Affine Parametric Linear Time-Invariant System

${\displaystyle \begin{array}{rl}(E_0+{\displaystyle \sum _{i=1}^{P_E}}{p}_i^E{E}_i)\dot{x}(t)& =(A_0{\displaystyle \sum _{j=1}^{P_A}}{p}_j^A{A}_j)x(t)+Bu(t),\\ y(t)& =Cx(t),\end{array}}$

with:

${\displaystyle E_0\in {\mathbb{ℝ}}^{N\times N}}$, ${\displaystyle E_i\in {\mathbb{ℝ}}^{N\times N}}$, ${\displaystyle A_0\in {\mathbb{ℝ}}^{N\times N}}$, ${\displaystyle A_j\in {\mathbb{ℝ}}^{N\times N}}$, ${\displaystyle B\in {\mathbb{ℝ}}^{N\times M}}$, ${\displaystyle C\in {\mathbb{ℝ}}^{Q\times N}}$.

Second-Order System

${\displaystyle \begin{array}{rl}M\ddot{x}(t)+E\dot{x}(t)+Kx(t)& =Bu(t),\\ y(t)& =Cx(t),\end{array}}$

with:

${\displaystyle M\in {\mathbb{ℝ}}^{N\times N}}$, ${\displaystyle E\in {\mathbb{ℝ}}^{N\times N}}$, ${\displaystyle K\in {\mathbb{ℝ}}^{N\times N}}$, ${\displaystyle B\in {\mathbb{ℝ}}^{N\times M}}$, ${\displaystyle C\in {\mathbb{ℝ}}^{Q\times N}}$.

Nonlinear Second-Order System

${\displaystyle \begin{array}{rl}M\ddot{x}(t)+E\dot{x}(t)+Kx(t)& =Bu(t)+f(x(t),u(t)),\\ y(t)& =Cx(t),\end{array}}$

with:

${\displaystyle M\in {\mathbb{ℝ}}^{N\times N}}$, ${\displaystyle E\in {\mathbb{ℝ}}^{N\times N}}$, ${\displaystyle K\in {\mathbb{ℝ}}^{N\times N}}$, ${\displaystyle B\in {\mathbb{ℝ}}^{N\times M}}$, ${\displaystyle C\in {\mathbb{ℝ}}^{Q\times N}}$, ${\displaystyle f:{\mathbb{ℝ}}^N\times {\mathbb{ℝ}}^M\to {\mathbb{ℝ}}^N}$.

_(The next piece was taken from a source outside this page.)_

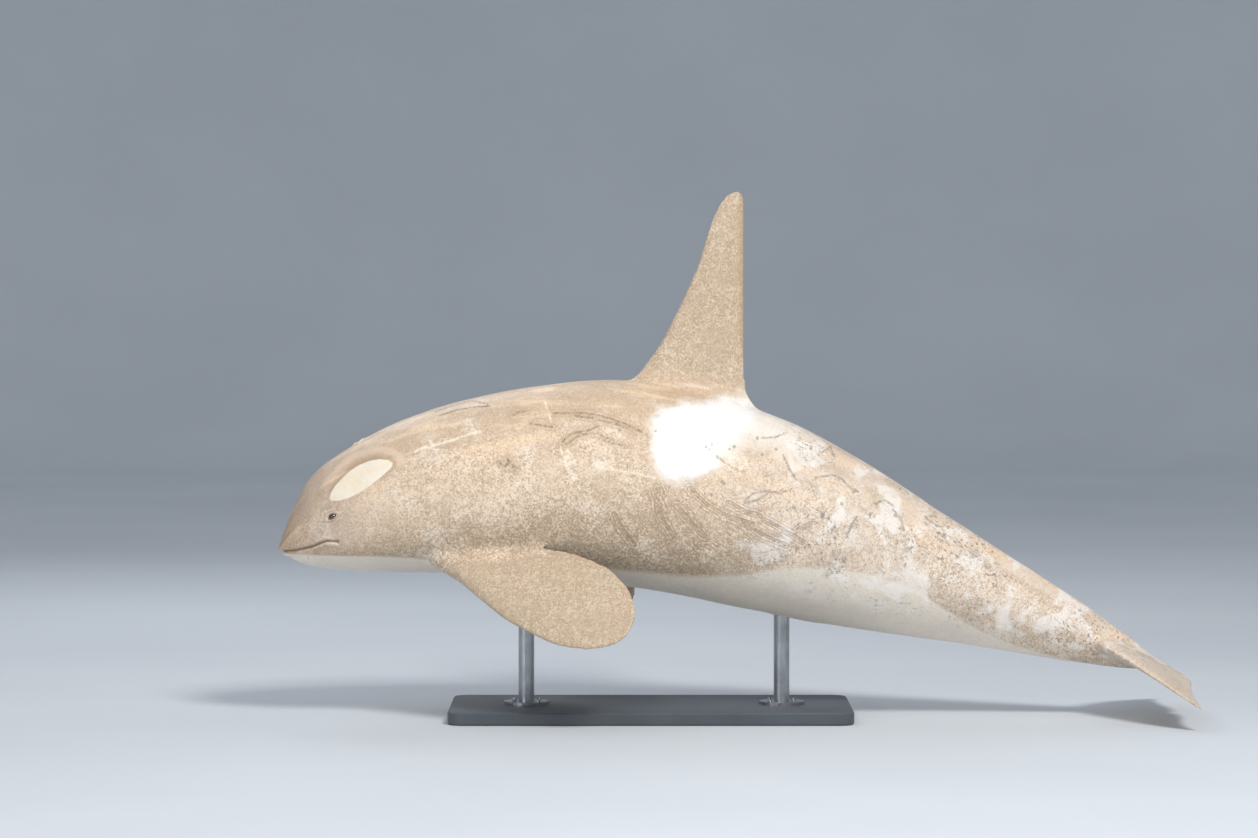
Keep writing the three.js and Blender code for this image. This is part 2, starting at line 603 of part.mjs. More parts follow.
// Head and lower jaw, parted along the mouth line and down behind the gape corner
const lips = [lip(LIP_OFF), lip(-LIP_OFF)];
const head = solid(bodyPiece(PIECES[0]));
const groove = mouthGroove();
const [lidUpper, lidLower] = lids();
const lidPair = lidUpper.add(lidLower);
const farLidPair = solid(mirrored(geometryOf(lidPair)));
const upperHead = head.subtract(prism(jawOutline(0), CLEAR_OF_HEAD))
  .add(lips[0].subtract(prism(jawOutline(0), CLEAR_OF_HEAD)))
  .subtract(groove)
  .add(lidPair).add(farLidPair)
  .subtract(solid(eyeBall(GAP))).subtract(solid(mirrored(eyeBall(GAP))))
  .subtract(blowholeSlot());
const lowerJaw = head.add(lips[1]).intersect(prism(jawOutline(GAP), CLEAR_OF_HEAD)).subtract(groove);
add('head', geometryOf(upperHead), skin);
add('lower_jaw', geometryOf(lowerJaw), paleSkin);
add('eye_left', eyeBall(0), darkEye);
add('eye_right', mirrored(eyeBall(0)), darkEye);

for (const piece of PIECES.slice(1)) add(piece.name, bodyPiece(piece), skin);

add('dorsal_fin', geometryOf(solid(dorsalFin()).subtract(clearOfBody)), skin);
const leftFlipper = geometryOf(solid(flipper()).subtract(clearOfBody));
add('flipper_left', leftFlipper, skin);
add('flipper_right', mirrored(leftFlipper), skin);

// Flukes, with the end of the tail stock in them, parted down the middle
const stockLimit = frameAt(TAIL_PIECE.from + GAP / 2 / BODY_LENGTH);
const flukes = solid(flukeWing()).add(solid(bodyPiece(TAIL_PIECE)))
  .trimByPlane(stockLimit.tail.toArray(), stockLimit.tail.dot(stockLimit.centre));
const leftFluke = geometryOf(flukes.trimByPlane([0, -1, 0], GAP / 2));
add('fluke_left', leftFluke, skin);
add('fluke_right', mirrored(leftFluke), skin);

// Stand: base, and two rods up to the belly, each with a flange at its foot
add('stand_base', standBase(), paintedBase);
['front', 'rear'].forEach((name, i) => {
  const rodHeight = SNOUT_Z - BASE_HEIGHT - GAP;
  const rod = solid(upright(ROD_RADIUS, rodHeight - ROD_INTO_BODY / 2, ROD_X[i], BASE_HEIGHT + GAP));
  add(`stand_rod_${name}`, geometryOf(rod.subtract(clearOfBody)), steel);
  const bore = solid(upright(ROD_RADIUS + GAP, 3 * FLANGE_HEIGHT, ROD_X[i], BASE_HEIGHT - FLANGE_HEIGHT));
  const plate = solid(upright(FLANGE_RADIUS, FLANGE_HEIGHT, ROD_X[i], BASE_HEIGHT + GAP));
  add(`stand_flange_${name}`, geometryOf(plate.subtract(bore)), steel);
});

export default orca;
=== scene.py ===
# A pale grown male orca, life-size, arched as it rolls at the surface, on a plain display stand.
# Metres, in the shared frame: +Z up, the snout along -X and the animal's left side towards -Y.
import math

import bmesh
import bpy
import numpy as np
from mathutils import Matrix, Vector


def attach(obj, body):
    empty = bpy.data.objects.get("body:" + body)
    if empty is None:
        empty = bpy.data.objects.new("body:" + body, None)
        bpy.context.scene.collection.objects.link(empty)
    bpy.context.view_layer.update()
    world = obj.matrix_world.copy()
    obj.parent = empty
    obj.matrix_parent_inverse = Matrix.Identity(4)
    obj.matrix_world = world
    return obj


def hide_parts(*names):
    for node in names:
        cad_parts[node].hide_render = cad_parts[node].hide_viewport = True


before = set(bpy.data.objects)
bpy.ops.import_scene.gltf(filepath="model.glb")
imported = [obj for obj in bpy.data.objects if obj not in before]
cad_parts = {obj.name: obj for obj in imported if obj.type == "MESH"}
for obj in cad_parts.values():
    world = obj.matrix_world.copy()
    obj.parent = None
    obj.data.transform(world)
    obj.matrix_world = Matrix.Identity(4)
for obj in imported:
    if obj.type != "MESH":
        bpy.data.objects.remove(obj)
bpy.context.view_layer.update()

# ---- Sizes shared with the solids ----
BODY_LENGTH = 6.8
SNOUT = (-2.69, 1.19)            # snout tip, x and z
FIN_HEIGHT = 1.407
FIN_LINE_X = 3.366
FIN_BASE_Z = 1.213
FLIPPER_LENGTH = 1.38
FLUKE_HALF_SPAN = 1.13
BASE_HEIGHT = 0.09
ROD_X = (-0.9, 0.95)
FLANGE_HEIGHT = 0.022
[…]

Affine Parametric Second-Order System

${\displaystyle \begin{array}{rl}(M_0+{\displaystyle \sum _{i=1}^{P_M}}{p}_i^M{M}_i)\ddot{x}(t)+(E_0+{\displaystyle \sum _{i=1}^{P_E}}{p}_i^E{E}_i)\dot{x}(t)+(K_0+{\displaystyle \sum _{i=1}^{P_K}}{p}_i^K{K}_i)x(t)& =Bu(t),\\ y(t)& =Cx(t),\end{array}}$

with:

${\displaystyle M_0\in {\mathbb{ℝ}}^{N\times N}}$, ${\displaystyle M_i\in {\mathbb{ℝ}}^{N\times N}}$, ${\displaystyle E_0\in {\mathbb{ℝ}}^{N\times N}}$, ${\displaystyle E_j\in {\mathbb{ℝ}}^{N\times N}}$, ${\displaystyle K_0\in {\mathbb{ℝ}}^{N\times N}}$, ${\displaystyle K_k\in {\mathbb{ℝ}}^{N\times N}}$, ${\displaystyle B\in {\mathbb{ℝ}}^{N\times M}}$, ${\displaystyle C\in {\mathbb{ℝ}}^{Q\times N}}$.